In 1970, working with childhood friend and Hollywood producer Don Bustany, Kasem proposed a countdown radio show loosely based on the 1940's and 1950's hit show Your Hit Parade.

It would focus on the top 40 pop hit songs of the week. Casey Kasem mixed in biographical information on the artists, trivia about the songs and music charts, and weekly "long distance dedications" from listeners. The result was American Top 40 which debuted on July 4, 1970 on 7 radio stations. By the late 1970s American Top 40 could be heard on radio stations around the world.

Trivia Fact About Casey Kasem

From 1977 to 1981 Casey Kasem narrated all of the national promotional announcements for shows on NBC television.

The Success of American Top 40

American Top 40 quickly became one of the most popular syndicated radio shows in the country and then around the world. By 1986 the show was featured on more than 1,000 radio stations in 50 countries around the world as well as Armed Forces Radio and the Voice of America. American Top 40 spawned a television spin-off, America's Top 10, that ran from 1980 through 1990 and featured Casey Kasem counting down the week's top 10 hits and playing music videos.

Voice-Over Actor

Casey Kasem is not only well-known for his radio work, but also as a voice-over actor. His best-known voice-over work has been in the role of Shaggy in various incarnations of the Scooby-Doo show. He left the role of Scooby-Doo in 1995 in a dispute over a Burger King commercial, but Casey Kasem returned in 2002 when it was determined Shaggy would be a vegetarian like Kasem. His final credited appearance as the voice of Shaggy took place in 2009 for Scooby-Doo! and the Samurai Sword. He has also appeared in a wide range of other shows including The Adventures of Batman and Josie and the Pussycats.

The Demise and Rebirth of American Top 40

When his contract with ABC Radio, owners of American Top 40, expired in 1989, Casey Kasem left after the two parties could not reach financial agreement on a new contract. Shadoe Stevens took over as new host, and Casey Kasem began his own competing show Casey's Top 40. Casey Kasem proved the most popular, and American Top 40 folded in 1995. Legal control of the name reverted to Kasem, and American Top 40 returned in 1998 with its original host.

Casey Kasem Honors

In 1981 Casey Kasem was given a star on the Hollywood Walk of Fame. He was inducted into the Radio Hall of Fame in 1992 and the National Broadcaster's Hall of Fame in 1995. Casey Kasem was presented the National Association of Recording Merchandisers (NARM) Presidential Award for Sustained Executive Achievement in 2001.

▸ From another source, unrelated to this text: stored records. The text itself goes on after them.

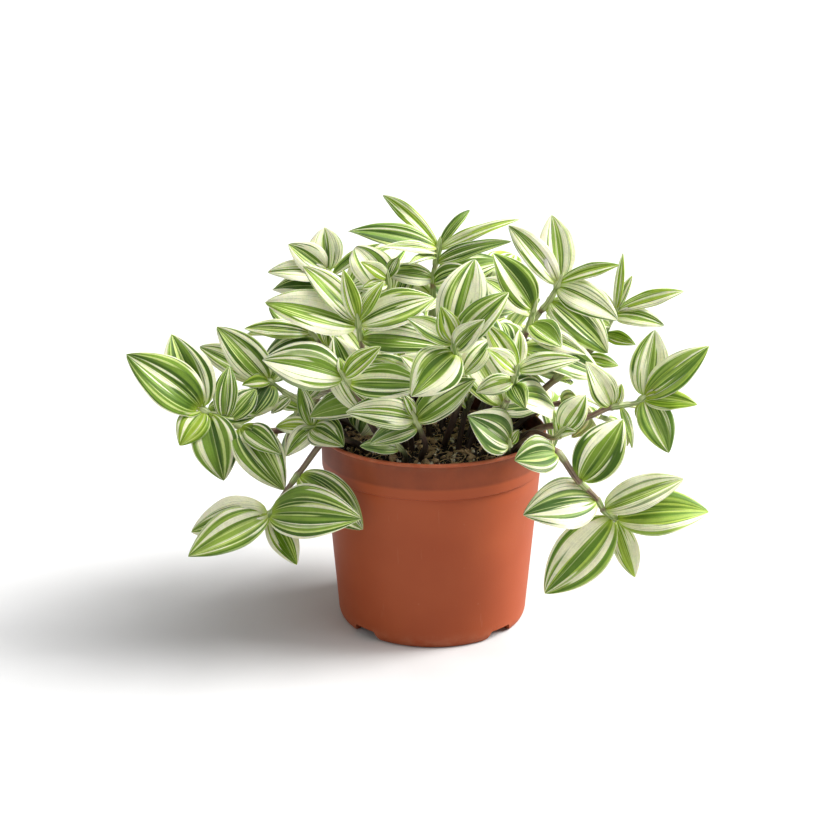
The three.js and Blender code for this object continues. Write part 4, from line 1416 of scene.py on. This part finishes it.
def grow(stem, index, leaves, stalks, materials):
    """One leafy stem: its stalk and every leaf that its packed solid has, which it counts."""
    line = StemLine([[*stem.root, STEM_FOOT], [*stem.root, SOIL_LEVEL + STEM_RISE], *stem.route])
    tree = corner_tree(stem.name)
    plan = placed_leaves(stem, line, seeded(SEED + index))
    plan += grown_leaves(stem, line, seeded(SEED - index - 1))
    parts = MeshParts()
    random = seeded(STALK_SEED_STEP * index + STALK_SEED)
    backs = []
    for leaf in plan:
        axes = packed_axes(leaf, tree)
        seed = random()
        if axes is not None:
            add_blade(parts, leaf, axes, leaves, seed)
            backs.append(leaf.back)
    add_stalk(parts, line, backs, stalks, random())
    piece = parts.piece(stem.name + "_grown", materials, sharp_from=LEAF_CREASE)
    settle(piece, "foliage", stem.name)
    return len(backs)


# ---------------------------------------------------------------- Settings
def length(name, description, millimetres, least=0.0):
    return FloatProperty(name=name, description=description, default=millimetres * MM, min=least,
                         unit="LENGTH", precision=5)


def colour(name, description, *look):
    return FloatVectorProperty(name=name, description=description, default=srgb(*look), size=3,
                               subtype="COLOR", min=0.0, max=1.0)


def share(name, description, value):
    return FloatProperty(name=name, description=description, default=value, min=0.0, max=1.0,
                         subtype="FACTOR")


def number(name, description, value, least):
    return IntProperty(name=name, description=description, default=value, min=least)


def amount(name, description, value, least=0.0):
    return FloatProperty(name=name, description=description, default=value, min=least)


def turn(name, description, degrees):
    return FloatProperty(name=name, description=description, default=math.radians(degrees),
                         min=0.0, subtype="ANGLE")


class PotSettings(bpy.types.PropertyGroup):
    """The moulded pot."""

    wall: length("Wall", "Thickness of the moulded wall", 1.6)
    sides: number("Sides", "Facets round the pot", 160, 32)
    colour: colour("Plastic", "Main colour of the plastic", 184, 88, 46)
    patch_colour: colour("Patches", "Second, slightly darker colour of the plastic", 174, 79, 40)
    # Painted shade inside the mouth, above the mix: its near-black colour.
    painted_mouth_shade_colour: colour("Stain", "Colour of wet mix inside the mouth", 38, 24, 18)
    dust_colour: colour("Dust", "Colour of handling dust and scuffs", 206, 140, 108)
    roughness: share("Roughness", "Roughness of clean plastic", 0.42)


class MixSettings(bpy.types.PropertyGroup):
    """The potting mix and what lies loose on it."""

    lumps: amount("Lumps", "Height of the mix's lumps, as a factor", 1.0)
    rings: number("Rings", "Rings of faces over the mix's top", 56, 8)
    sides: number("Sides", "Facets round the mix", 150, 24)
    dark: colour("Dark mix", "Colour in the mix's hollows", 18, 13, 10)
    light: colour("Light mix", "Colour on the mix's crumbs", 74, 58, 44)
    perlite: colour("Perlite", "Colour of the perlite grains", 255, 244, 222)
    bark: colour("Bark", "Colour of the bark chips", 226, 190, 146)
    fibre: colour("Fibre", "Colour of the coir fibres", 240, 208, 160)
    crumb_density: amount("Crumbs", "Dark crumbs on a square metre", 150000.0)
    perlite_density: amount("Perlite grains", "Grains on a square metre", 30000.0)
    bark_density: amount("Bark chips", "Chips on a square metre", 34000.0)
    fibre_density: amount("Fibres", "Fibres on a square metre", 40000.0)


class LeafSettings(bpy.types.PropertyGroup):
    """The striped leaves."""

    thickness: length("Thickness", "Thickness of a blade at its middle", 0.5)
    rows: number("Rows", "Rows of faces along a leaf 45 mm long", 20, 6)
    columns: number("Columns", "Faces across a leaf", 12, 4)
    veins: amount("Veins", "Ridges on each half of a leaf", 9.0)
    glow: share("Glow", "Share of the light that passes through the blade's flesh", 0.5)
    roughness: share("Roughness", "Roughness of the upper skin", 0.42)
    deep_green: colour("Deep green", "Darkest green stripes", 49, 79, 14)
    mid_green: colour("Mid green", "Common green stripes", 106, 141, 38)
    young_green: colour("Young green", "Dark stripes of young leaves", 116, 155, 16)
    young_light: colour("Young light green", "Light stripes of young leaves", 180, 202, 64)
    mint_green: colour("Mint green", "Dark stripes of shaded leaves", 86, 118, 58)
    mint_light: colour("Light mint", "Light stripes of shaded leaves", 146, 171, 104)
    pale_line: colour("Pale lines", "Thin lines between the green stripes", 216, 228, 152)
    cream: colour("Cream", "Broad pale bands and edges", 238, 240, 204)
    underside: colour("Underside", "Tint of the lower skin", 180, 192, 140)


class StalkSettings(bpy.types.PropertyGroup):
    """The fleshy stalks."""

    radius: length("Radius", "Radius of an old stalk", 1.75)
    step: length("Step", "Length of stalk between two rings of points", 1.3)
    sides: number("Sides", "Facets round a stalk", 10, 5)
    old_dark: colour("Old dark", "Dark of an old stalk", 92, 62, 56)
    old_light: colour("Old light", "Light of an old stalk", 136, 102, 88)
    # Painted shade on the stalks low in the pot, under the leaves: its near-black colour.
    low_stalk_shade: colour("Low down", "Colour of an old stalk near the mix", 44, 32, 26)
    young: colour("Young", "Green of a young stalk", 132, 158, 84)
    young_pale: colour("Young pale", "Pale lines of a young stalk", 196, 206, 152)
    sheath: colour("Sheath", "Pale of the sheaths", 206, 214, 158)


class StageSettings(bpy.types.PropertyGroup):
    """Floor, light and camera."""

    floor_size: length("Floor", "Width of the floor", 40000, 1.0)
    floor_colour: colour("Floor colour", "Colour of the floor", 222, 222, 222)
    floor_bounce: colour("Floor bounce", "Colour that the floor lends to what stands on it",
                         170, 170, 170)
    eye_aside: length("Eye aside", "The camera's place to the side of the pot", -6.68, -10.0)
    eye_back: length("Eye distance", "The camera's distance in front of the pot", 800)
    eye_height: length("Eye height", "The camera's height over the floor", 370.3)
    eye_pitch: turn("Eye pitch", "How far the camera looks down", 18.107)
    lens: amount("Lens", "Focal length of the camera in millimetres", 68.23, 1.0)
    key_strength: amount("Key light", "Strength of the soft main light from the right", 5.0)
    top_strength: amount("Top light", "Strength of the wide light from above", 2.2)
    front_strength: amount("Front light", "Strength of the soft light from the left in front", 0.6)
    surround: amount("Surround", "Brightness of the white surroundings", 0.2)
    sheen: amount("Sheen", "Brightness of the white surroundings in what they gloss", 0.8)
    key_spread: turn("Key spread", "Width of the main light as the plant sees it", 34)
    top_spread: turn("Top spread", "Width of the light from above as the plant sees it", 60)
    front_spread: turn("Front spread", "Width of the front light as the plant sees it", 80)


SETTINGS = {
    "tradescantia_pot": PotSettings,
    "tradescantia_mix": MixSettings,
    "tradescantia_leaves": LeafSettings,
    "tradescantia_stalks": StalkSettings,
    "tradescantia_stage": StageSettings,
}


# ---------------------------------------------------------------- Operators
class MakePot(bpy.types.Operator):
    """Mould the plastic pot: lip, collar, wall, notched foot and drained floor"""

    bl_idname = "tradescantia.make_pot"
    bl_label = "Pot"

    def execute(self, context):
        pot = context.scene.tradescantia_pot
        piece = linked("moulded_pot", turned_mesh("moulded_pot", pot_profile(pot), pot.sides))
        outward(piece)
        cut(piece, [notch_cutter(angle) for angle in NOTCH_ANGLES])
        cut(piece, [drain_cutter(angle) for angle in DRAIN_ANGLES])
        piece.data.materials.clear()
        piece.data.materials.append(plastic_material(pot))
        piece.data.shade_smooth()
        piece.data.set_sharp_from_angle(angle=math.radians(POT_CREASE))
        settle(piece, "pot_plastic", "pot")
        return {"FINISHED"}


# The dark of each pale kind of bits, as linear light.
PERLITE_SHADE = (0.5, 0.44, 0.36)
BARK_SHADE = (0.03, 0.018, 0.01)
COIR_SHADE = (0.2, 0.12, 0.06)


class MakeMix(bpy.types.Operator):
    """Fill the pot with potting mix and strew its crumbs, perlite, bark and fibres"""

    bl_idname = "tradescantia.make_mix"
    bl_label = "Potting mix"

    def execute(self, context):
        mix = context.scene.tradescantia_mix
        roots = [stem.root for stem in all_stems()]
        body = linked("potting_mix_body", mix_mesh(roots, mix.lumps, mix.rings, mix.sides))
        earth = mix_material("dark_mix", mix.dark, mix.light)
        body.data.materials.append(earth)
        settle(body, "potting_mix", "potting_mix")
        finishes = {
            "mix_crumbs": (earth, mix.crumb_density),
            "perlite_grains": (
                mix_material("perlite", PERLITE_SHADE, mix.perlite, rough=0.85, scale=700.0,
                             bump=0.0003, pale=0.75), mix.perlite_density),
            "bark_chips": (
                mix_material("bark", BARK_SHADE, mix.bark, pale=0.4), mix.bark_density),
            "coir_fibres": (
                mix_material("coir", COIR_SHADE, mix.fibre, rough=0.8, scale=900.0,
                             bump=0.0002, pale=0.45), mix.fibre_density),
        }
        for litter in LITTER:
            material, density = finishes[litter.name]
            piece = strewn(litter.name, body, scatter_tree(litter, material), density=density,
                           smallest=litter.smallest * MM, largest=litter.largest * MM,
                           roughening=litter.roughening * MM, reach=litter.reach * MM,
                           seed=litter.seed)
            piece.data.shade_smooth()
            settle(piece, "potting_mix")
        return {"FINISHED"}


class GrowStems(bpy.types.Operator):
    """Grow every leafy stem where its packed solid stands"""

    bl_idname = "tradescantia.grow_stems"
    bl_label = "Leafy stems"

    def execute(self, context):
        leaves, stalks = context.scene.tradescantia_leaves, context.scene.tradescantia_stalks
        materials = [leaf_material(leaves), stalk_material(stalks)]
        counts = [grow(stem, index, leaves, stalks, materials)
                  for index, stem in enumerate(all_stems())]
        if not all(counts):
            raise RuntimeError("a stem has no leaf where its packed solid has them")
        print("leaves on each stem:", counts, "in all", sum(counts))
        return {"FINISHED"}


# Each light's azimuth and elevation in degrees, and its tint.
LIGHTS = {
    "key": (8, 38, (1.0, 0.995, 0.985)),
    "top": (5, 62, (1.0, 1.0, 1.0)),
    "front": (235, 25, (0.98, 0.99, 1.0)),
}
FLOOR_GRAIN_COLOUR = (0.6, 0.6, 0.6)
WHITE = (1.0, 1.0, 1.0, 1.0)
SENSOR_WIDTH = 36.0


def soft_light(name, azimuth, elevation, spread, strength, tint):
    """A far-off wide light that shines from the direction given in degrees."""
    light = bpy.data.lights.new(name, "SUN")
    light.energy, light.angle, light.color = strength, spread, tint
    lamp = linked(name, light)
    lamp.rotation_euler = Vector(direction(azimuth, elevation)).to_track_quat("Z", "Y").to_euler()


def floor_material(stage):
    """A pale, faintly grained floor. What stands on it is tinted by its bounce colour alone."""
    material, shader, principled = new_material("pale_floor", Specular_IOR_Level=0.2)
    grain = shader.mottle(60.0)
    seen = shader.mix(shader.times(grain, 0.02), stage.floor_colour, FLOOR_GRAIN_COLOUR)
    is_seen = shader.add("ShaderNodeLightPath").outputs["Is Camera Ray"]
    colour = shader.mix(is_seen, stage.floor_bounce, seen)
    roughness = shader.line(grain, 0.1, 0.6)
    finish(shader, principled, colour, roughness, grain, strength=0.02, distance=0.0005)
    return material


def white_surroundings(stage):
    """Surroundings that look white, light the plant softly, and show brighter in its gloss."""
    world = bpy.data.worlds.new("white_surroundings")
    world.use_nodes = True
    sky = ShaderTree(world.node_tree)
    background = world.node_tree.nodes["Background"]
    path = sky.add("ShaderNodeLightPath").outputs
    shine = sky.most(sky.times(path["Is Glossy Ray"], stage.sheen), stage.surround)
    sky.feed(background.inputs["Color"], WHITE)
    sky.feed(background.inputs["Strength"], sky.most(path["Is Camera Ray"], shine))
    return world


class MakeStage(bpy.types.Operator):
    """Set the pale floor, the soft studio light and the camera"""

    bl_idname = "tradescantia.make_stage"
    bl_label = "Stage"

    def execute(self, context):
        stage, scene = context.scene.tradescantia_stage, context.scene
        half = stage.floor_size / 2
        mesh = bpy.data.meshes.new("floor")
        mesh.from_pydata([(-half, -half, 0), (half, -half, 0), (half, half, 0), (-half, half, 0)],
                         [], [(0, 1, 2, 3)])
        mesh.materials.append(floor_material(stage))
        linked("floor", mesh)
        scene.world = white_surroundings(stage)
        scene.view_settings.view_transform = "Standard"
        for name, (azimuth, elevation, tint) in LIGHTS.items():
            soft_light(name + "_light", azimuth, elevation, getattr(stage, name + "_spread"),
                       getattr(stage, name + "_strength"), tint)
        camera = bpy.data.cameras.new("camera")
        camera.lens, camera.sensor_width = stage.lens, SENSOR_WIDTH
        eye = linked("camera", camera)
        eye.location = Vector(AXIS) + Vector((stage.eye_aside, -stage.eye_back, stage.eye_height))
        eye.rotation_euler = (math.pi / 2 - stage.eye_pitch, 0.0, 0.0)
        scene.camera = eye
        return {"FINISHED"}


class StudioPanel(bpy.types.Panel):
    """Lists the steps that make the plant, and the values that they take"""

    bl_idname = "VIEW3D_PT_tradescantia"
    bl_label = "Potted tradescantia"
    bl_space_type = "VIEW_3D"
    bl_region_type = "UI"
    bl_category = "Tradescantia"

    def draw(self, context):
        for step in STEPS:
            self.layout.operator(step.bl_idname)
        for name, group in SETTINGS.items():
            box = self.layout.box()
            box.label(text=group.__doc__)
            for value in group.__annotations__:
                box.prop(getattr(context.scene, name), value)


STEPS = (MakeStage, MakePot, MakeMix, GrowStems)
CLASSES = (*SETTINGS.values(), *STEPS, StudioPanel)


def register():
    for made in CLASSES:
        bpy.utils.register_class(made)
    for name, group in SETTINGS.items():
        setattr(bpy.types.Scene, name, PointerProperty(type=group))


def unregister():
    for name in SETTINGS:
        delattr(bpy.types.Scene, name)
    for made in reversed(CLASSES):
        bpy.utils.unregister_class(made)


def main():
    register()
    for step in STEPS:
        family, name = step.bl_idname.split(".")
        getattr(getattr(bpy.ops, family), name)()


if __name__ == "__main__":
    main()
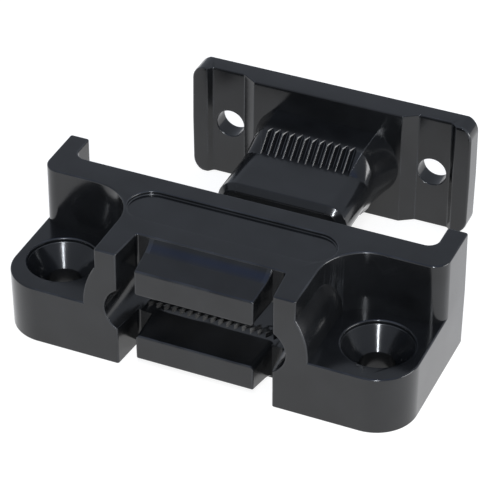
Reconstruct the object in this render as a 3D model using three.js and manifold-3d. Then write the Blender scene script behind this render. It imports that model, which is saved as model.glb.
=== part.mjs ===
// Two-part push-in catch, moulded in black plastic.
// A socket is screwed down, and a striker with a serrated tongue pushes into it from behind.
// Frame: X along the length, -Y towards the socket's front, +Z up, origin on the mounting
// face under the middle of the socket. Units are millimetres.
import * as THREE from 'three';
import { mergeVertices } from 'three/addons/utils/BufferGeometryUtils.js';
import { ConvexGeometry } from 'three/addons/geometries/ConvexGeometry.js';
import Module from 'manifold-3d';

// Socket, outer shape
const HEIGHT = 24.5;
const MID_HEIGHT = HEIGHT / 2;
const HALF_LENGTH = 39.8;
const FRONT_Y = -15.1;
const WALL_FRONT_Y = 4.2;
const WALL_BACK_Y = 10.1;
const EAR_BACK_Y = 16.6;
const EAR_WIDTH = 3.9;
const EAR_FILLET = 2.2;
const WALL_END_RADIUS = 3.2;
const FOOT_HEIGHT = 12;
const FOOT_CORNER_RADIUS = 8;

// Screw holes in the feet
const SCREW_X = 31.1;
const SCREW_Y = -4.8;
const SCREW_RADIUS = 3.3;
const SINK_RADIUS = 6.7;
const SINK_LIP_DEPTH = 0.9;
const SINK_CONE_DEPTH = 3.6;

// Centre block, its posts and the slits beside the jaws
const POST_OUTER_X = 19.45;
const POST_BULGE_X = 21.9;
const POST_BULGE_TOP = 20.4;
const POST_FILLET = 9;
const SLIT_FRONT_X = 15.15;
const SLIT_BACK_X = 14.5;
const SLIT_BACK_Y = -7.6;
const JAW_FRONT_X = 11.5;
const JAW_BACK_X = 11.9;
const JAW_ROOT_GAP = 0.3;
const JAW_MOUTH_HALF = 4.5;
const JAW_LIP_HALF = 9.75;
const JAW_LIP_BACK_HALF = 10.75;
const JAW_LIP_BACK_Y = -10.4;
const JAW_EDGE_RADIUS = 1;
const THUMB_RAMP_PULL_Y = 0.9;
const THUMB_RAMP_PULL_Z = 0.4;
const RECESS_HALF_LENGTH = 20.3;
const RECESS_HALF_WIDTH = 4.5;
const RECESS_Y = 1.4;
const RECESS_DEPTH = 0.7;

// Slot through the block for the tongue
const SLOT_HALF_WIDTH = 17.6;
const SLOT_HALF_HEIGHT = 4.9;
const SLOT_MOUTH_HALF_HEIGHT = 7.7;
const SLOT_RAMP_START_Y = -4.5;
const SLOT_RAMP_END_Y = 0.9;

// Serrations, the same pitch on the socket's ramps and on the tongue
const RIB_PITCH = 1.55;
const GROOVE_COUNT = 12;
const GROOVE_SHARE = 0.84;
const SOCKET_GROOVE_DEPTH = 0.7;
const TONGUE_GROOVE_DEPTH = 0.9;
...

In addition, Casey Kasem was continually recognized for his many efforts to fight discrimination against the Arab-American community, his own ethnic group.


In 2004 Casey Kasem retired from hosting American Top 40. He passed the hosting duties on to Ryan Seacrest. However, Kasem did not resign completely from radio countdowns. He continued to produce American Top 20 and American Top 10, both adult contemporary countdown shows, for Premiere Radio Networks. Into his mid-70's, Casey Kasem was a radio and top 40 living legend. He credits his success to a "guy next door" voice and his interest in telling the stories behind artists and songs with a focus on the positive. On the 4th of July weekend in 2009 Casey Kasem announced to his listeners that the countdowns of that weekend would be his last.

Death and Controversy

Announcements were made in 2013 that Casey Kasem had grown very ill. On October 1, 2013, his three children from his first marriage Kerri, Mike and Julie protested in front of is home claiming that his second wife Jean Kasem was preventing them from contact with their father. As of June 2014, Casey Kasem was reported to be in critical condition and a judge ordered separate visitation times for his wife and the children. He died June 15, 2014. For six months his family fought legal battles over his burial. Finally, on December 16, 2014, Casey Kasem was buried in Oslo, Norway.

In November 2015 three of Casey Kasem's children and his brother sued his second wife for wrongful death.

The suit charged her with elder abuse and inflicting emotional distress on his children by preventing them from seeing him.